__What is expected__:
Output only the lines running from the line bearing "outer_shell();" through the line bearing "obj.parent = None", character for character.

__Data extract__:

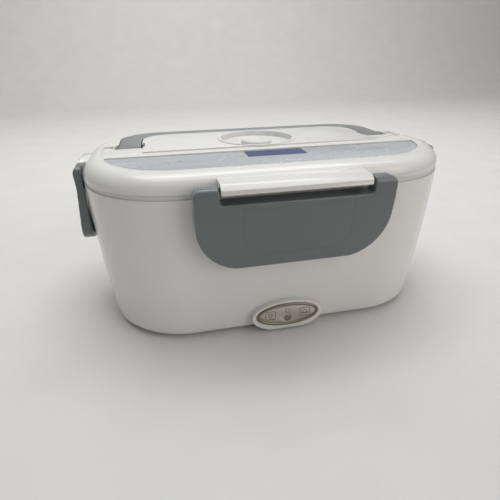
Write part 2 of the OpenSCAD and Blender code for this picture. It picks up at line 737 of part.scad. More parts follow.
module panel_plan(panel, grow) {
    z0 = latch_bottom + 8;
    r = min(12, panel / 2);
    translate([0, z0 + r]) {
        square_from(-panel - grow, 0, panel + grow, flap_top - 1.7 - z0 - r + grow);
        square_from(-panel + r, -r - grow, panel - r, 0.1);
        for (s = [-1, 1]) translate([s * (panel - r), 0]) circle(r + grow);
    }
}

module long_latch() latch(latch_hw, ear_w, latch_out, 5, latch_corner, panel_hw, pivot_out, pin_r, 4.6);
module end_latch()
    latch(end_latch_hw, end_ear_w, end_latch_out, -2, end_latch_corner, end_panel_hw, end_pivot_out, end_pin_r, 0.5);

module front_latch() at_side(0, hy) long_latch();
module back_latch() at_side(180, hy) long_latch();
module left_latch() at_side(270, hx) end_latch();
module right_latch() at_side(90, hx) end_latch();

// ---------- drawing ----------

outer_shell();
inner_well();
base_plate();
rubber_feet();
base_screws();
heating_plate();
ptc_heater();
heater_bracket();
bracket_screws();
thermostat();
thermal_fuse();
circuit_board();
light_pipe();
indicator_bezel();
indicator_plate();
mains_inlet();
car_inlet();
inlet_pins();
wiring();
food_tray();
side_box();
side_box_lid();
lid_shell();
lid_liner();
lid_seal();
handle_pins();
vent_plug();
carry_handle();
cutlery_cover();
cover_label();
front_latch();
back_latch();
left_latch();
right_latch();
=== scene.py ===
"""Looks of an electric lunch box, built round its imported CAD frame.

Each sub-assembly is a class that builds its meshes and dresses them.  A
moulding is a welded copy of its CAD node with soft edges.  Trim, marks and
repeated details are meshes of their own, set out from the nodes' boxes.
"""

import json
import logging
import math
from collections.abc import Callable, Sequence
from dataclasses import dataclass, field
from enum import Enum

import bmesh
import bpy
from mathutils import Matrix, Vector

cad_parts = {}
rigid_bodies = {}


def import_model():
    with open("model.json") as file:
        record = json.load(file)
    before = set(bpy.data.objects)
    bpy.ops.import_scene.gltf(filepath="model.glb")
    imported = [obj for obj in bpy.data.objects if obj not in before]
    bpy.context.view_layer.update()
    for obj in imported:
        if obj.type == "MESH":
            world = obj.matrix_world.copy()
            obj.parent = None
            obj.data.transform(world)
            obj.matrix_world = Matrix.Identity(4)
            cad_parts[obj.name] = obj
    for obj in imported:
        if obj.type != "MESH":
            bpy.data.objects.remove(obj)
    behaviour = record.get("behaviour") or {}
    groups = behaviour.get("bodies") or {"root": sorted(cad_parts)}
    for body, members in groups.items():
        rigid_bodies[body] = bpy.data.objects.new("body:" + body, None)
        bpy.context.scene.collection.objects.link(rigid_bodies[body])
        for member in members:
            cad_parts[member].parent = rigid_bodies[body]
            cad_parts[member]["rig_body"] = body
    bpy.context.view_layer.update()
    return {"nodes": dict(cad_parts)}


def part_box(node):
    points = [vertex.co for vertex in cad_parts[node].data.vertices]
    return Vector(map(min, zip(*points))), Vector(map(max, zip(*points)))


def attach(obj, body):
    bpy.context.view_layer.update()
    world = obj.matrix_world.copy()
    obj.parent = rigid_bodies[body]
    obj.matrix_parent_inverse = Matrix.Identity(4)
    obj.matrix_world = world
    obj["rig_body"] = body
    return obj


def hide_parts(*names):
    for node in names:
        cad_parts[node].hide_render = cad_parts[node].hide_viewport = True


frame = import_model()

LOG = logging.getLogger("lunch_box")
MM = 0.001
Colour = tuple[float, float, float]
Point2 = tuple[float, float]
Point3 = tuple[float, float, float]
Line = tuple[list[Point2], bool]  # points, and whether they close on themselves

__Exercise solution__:
outer_shell();
inner_well();
base_plate();
rubber_feet();
base_screws();
heating_plate();
ptc_heater();
heater_bracket();
bracket_screws();
thermostat();
thermal_fuse();
circuit_board();
light_pipe();
indicator_bezel();
indicator_plate();
mains_inlet();
car_inlet();
inlet_pins();
wiring();
food_tray();
side_box();
side_box_lid();
lid_shell();
lid_liner();
lid_seal();
handle_pins();
vent_plug();
carry_handle();
cutlery_cover();
cover_label();
front_latch();
back_latch();
left_latch();
right_latch();
=== scene.py ===
"""Looks of an electric lunch box, built round its imported CAD frame.

Each sub-assembly is a class that builds its meshes and dresses them.  A
moulding is a welded copy of its CAD node with soft edges.  Trim, marks and
repeated details are meshes of their own, set out from the nodes' boxes.
"""

import json
import logging
import math
from collections.abc import Callable, Sequence
from dataclasses import dataclass, field
from enum import Enum

import bmesh
import bpy
from mathutils import Matrix, Vector

cad_parts = {}
rigid_bodies = {}


def import_model():
    with open("model.json") as file:
        record = json.load(file)
    before = set(bpy.data.objects)
    bpy.ops.import_scene.gltf(filepath="model.glb")
    imported = [obj for obj in bpy.data.objects if obj not in before]
    bpy.context.view_layer.update()
    for obj in imported:
        if obj.type == "MESH":
            world = obj.matrix_world.copy()
            obj.parent = None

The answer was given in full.